EDITORIAL|Clean water and a healthy community

THE PHILIPPINES is an archipelago of 7,100 islands with a very long coastline and abundant water resource such as lakes and waterfalls. But these river systems and springs do not necessarily translate to safe drinking water.

In many remote villages in the Philippines, water collection for the family’s use falls on the shoulders of women and young girls. They spend at least two hours walking at least six kilometers each day for water, taking time away from school, not to mention the risks they face along the way while doing this task.
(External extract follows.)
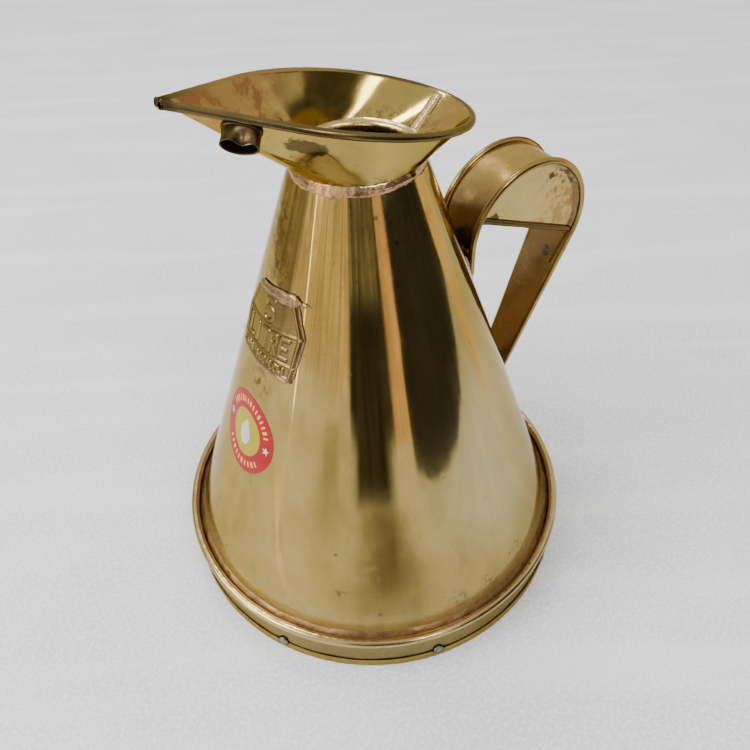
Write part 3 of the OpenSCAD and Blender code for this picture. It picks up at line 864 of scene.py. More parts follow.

Water is essential to the growth of a community. It has immediate impact on the lives of the people in terms of health and sanitation. Access to clean water sources help women, their children and ultimately, the community, improve their situation and push development forward.

In the village of Dado, Alamada town in North Cotabato, safe drinking water was scarce. Their source of water was about three kilometers downhill only accessible by foot on a steep slope. This community has been ravaged by conflict between the government and the rebels fighting for autonomy in the 70′s up to the 90′s. Even with the peace agreement between the government and the Moro National Liberation Front in 1996, progress has been slow due to its distance from the urban center and the lack of vital infrastructures such as roads and electricity.

In 2014, a ramp pump project was introduced by a non government organization which brought clean water to this upland community. The technology brings water, which may come from rivers or springs, to a higher level. A mechanical hydraulic pump is used and the water flows directly to a catchment facility then distributed to faucets located closer to the houses of residents. This ramp pump produced a total output of 14,521 liters per day serving as drinking water for 85 families in the community.

Two years hence, the project manager of TKD Green Technologies, Tina Delima, said that there are more children in schools, lesser health problems were reported and there were no more reports of outbreak of communicable diseases.

Clean drinking water, as shown by this community project, is vital in the development of a community.